What is being asked: Below is a block of records. Copy every line in it that contains the word "This".

Materials provided:
────────────────────

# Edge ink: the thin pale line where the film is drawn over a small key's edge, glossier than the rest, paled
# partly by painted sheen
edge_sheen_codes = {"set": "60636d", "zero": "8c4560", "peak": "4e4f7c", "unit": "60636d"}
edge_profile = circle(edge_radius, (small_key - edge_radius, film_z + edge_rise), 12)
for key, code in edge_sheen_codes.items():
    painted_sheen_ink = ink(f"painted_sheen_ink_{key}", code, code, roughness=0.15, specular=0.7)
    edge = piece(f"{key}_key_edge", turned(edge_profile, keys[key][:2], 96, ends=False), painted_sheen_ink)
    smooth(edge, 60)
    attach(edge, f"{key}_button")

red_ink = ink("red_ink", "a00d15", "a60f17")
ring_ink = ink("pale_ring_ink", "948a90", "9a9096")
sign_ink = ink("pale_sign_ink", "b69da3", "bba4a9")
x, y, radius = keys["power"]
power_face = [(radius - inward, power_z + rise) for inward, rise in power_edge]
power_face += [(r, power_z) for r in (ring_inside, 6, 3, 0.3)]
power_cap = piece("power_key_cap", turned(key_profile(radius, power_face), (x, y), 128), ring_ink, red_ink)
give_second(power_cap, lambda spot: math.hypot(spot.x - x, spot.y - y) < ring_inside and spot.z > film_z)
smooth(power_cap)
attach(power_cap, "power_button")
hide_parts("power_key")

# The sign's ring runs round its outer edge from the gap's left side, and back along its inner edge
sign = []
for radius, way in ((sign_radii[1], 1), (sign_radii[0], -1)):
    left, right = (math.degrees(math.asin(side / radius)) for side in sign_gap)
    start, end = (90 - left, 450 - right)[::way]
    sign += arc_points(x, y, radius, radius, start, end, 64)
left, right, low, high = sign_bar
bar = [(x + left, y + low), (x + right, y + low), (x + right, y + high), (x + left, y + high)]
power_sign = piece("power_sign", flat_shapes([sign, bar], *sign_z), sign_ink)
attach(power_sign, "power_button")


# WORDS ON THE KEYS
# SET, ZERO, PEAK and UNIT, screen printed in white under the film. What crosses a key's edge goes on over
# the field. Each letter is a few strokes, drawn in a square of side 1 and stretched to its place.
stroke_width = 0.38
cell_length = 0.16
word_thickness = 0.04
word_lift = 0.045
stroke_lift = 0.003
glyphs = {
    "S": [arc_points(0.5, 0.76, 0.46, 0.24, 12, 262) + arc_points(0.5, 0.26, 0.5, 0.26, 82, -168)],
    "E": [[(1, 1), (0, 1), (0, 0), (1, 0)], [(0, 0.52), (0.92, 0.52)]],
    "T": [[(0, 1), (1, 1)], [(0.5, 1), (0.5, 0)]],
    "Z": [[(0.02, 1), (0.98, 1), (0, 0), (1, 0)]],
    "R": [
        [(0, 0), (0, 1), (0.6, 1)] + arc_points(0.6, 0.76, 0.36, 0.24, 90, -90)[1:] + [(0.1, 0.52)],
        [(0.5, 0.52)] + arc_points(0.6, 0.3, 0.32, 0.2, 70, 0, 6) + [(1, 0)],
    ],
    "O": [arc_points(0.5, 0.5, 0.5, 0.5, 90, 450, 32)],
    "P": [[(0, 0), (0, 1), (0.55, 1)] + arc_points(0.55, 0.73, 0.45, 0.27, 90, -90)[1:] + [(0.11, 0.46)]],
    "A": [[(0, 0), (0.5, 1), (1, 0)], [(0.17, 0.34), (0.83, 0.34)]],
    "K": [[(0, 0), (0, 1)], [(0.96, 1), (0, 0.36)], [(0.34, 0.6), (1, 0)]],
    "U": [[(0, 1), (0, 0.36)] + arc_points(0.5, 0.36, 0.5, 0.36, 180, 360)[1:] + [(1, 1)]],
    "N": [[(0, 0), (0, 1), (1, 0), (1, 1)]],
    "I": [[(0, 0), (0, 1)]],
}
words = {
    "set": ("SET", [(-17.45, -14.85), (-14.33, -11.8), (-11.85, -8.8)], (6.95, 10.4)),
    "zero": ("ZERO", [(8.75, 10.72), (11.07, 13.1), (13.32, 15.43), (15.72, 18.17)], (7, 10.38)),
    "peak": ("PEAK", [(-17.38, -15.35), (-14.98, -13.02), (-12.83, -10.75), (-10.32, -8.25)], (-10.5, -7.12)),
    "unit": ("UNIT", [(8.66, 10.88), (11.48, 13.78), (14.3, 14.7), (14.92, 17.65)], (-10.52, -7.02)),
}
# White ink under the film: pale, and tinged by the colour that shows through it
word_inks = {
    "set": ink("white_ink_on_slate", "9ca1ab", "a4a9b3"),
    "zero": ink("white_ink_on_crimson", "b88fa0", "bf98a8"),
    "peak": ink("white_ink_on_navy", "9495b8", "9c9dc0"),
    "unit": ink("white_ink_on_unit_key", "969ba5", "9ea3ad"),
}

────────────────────

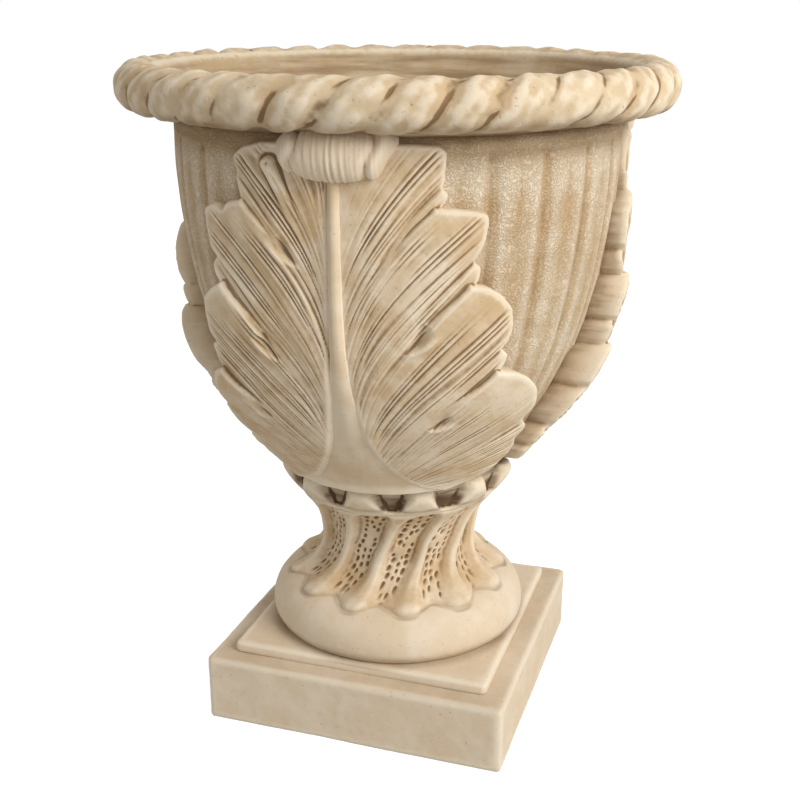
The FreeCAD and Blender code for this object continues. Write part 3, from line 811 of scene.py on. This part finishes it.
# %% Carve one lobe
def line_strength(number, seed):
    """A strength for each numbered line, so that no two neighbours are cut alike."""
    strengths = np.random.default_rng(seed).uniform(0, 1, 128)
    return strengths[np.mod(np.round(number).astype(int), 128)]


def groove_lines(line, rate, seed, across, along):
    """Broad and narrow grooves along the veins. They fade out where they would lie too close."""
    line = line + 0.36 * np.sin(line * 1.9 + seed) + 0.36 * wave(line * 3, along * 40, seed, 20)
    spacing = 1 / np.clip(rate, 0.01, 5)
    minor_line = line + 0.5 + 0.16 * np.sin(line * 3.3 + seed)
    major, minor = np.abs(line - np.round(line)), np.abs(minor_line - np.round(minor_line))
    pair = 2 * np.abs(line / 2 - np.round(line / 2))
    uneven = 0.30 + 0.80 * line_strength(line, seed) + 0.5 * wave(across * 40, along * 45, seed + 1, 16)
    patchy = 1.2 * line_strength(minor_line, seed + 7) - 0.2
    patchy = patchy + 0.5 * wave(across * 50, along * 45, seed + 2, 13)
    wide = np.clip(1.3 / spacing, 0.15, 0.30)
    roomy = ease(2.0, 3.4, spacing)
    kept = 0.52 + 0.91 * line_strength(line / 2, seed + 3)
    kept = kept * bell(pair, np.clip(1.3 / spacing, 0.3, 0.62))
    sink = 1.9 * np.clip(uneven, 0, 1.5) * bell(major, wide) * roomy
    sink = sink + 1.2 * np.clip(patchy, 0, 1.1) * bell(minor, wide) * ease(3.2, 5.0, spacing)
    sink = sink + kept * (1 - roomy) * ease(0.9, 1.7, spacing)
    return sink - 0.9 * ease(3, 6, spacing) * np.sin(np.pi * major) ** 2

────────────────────

Output of the task:
The FreeCAD and Blender code for this object continues. Write part 3, from line 811 of scene.py on. This part finishes it.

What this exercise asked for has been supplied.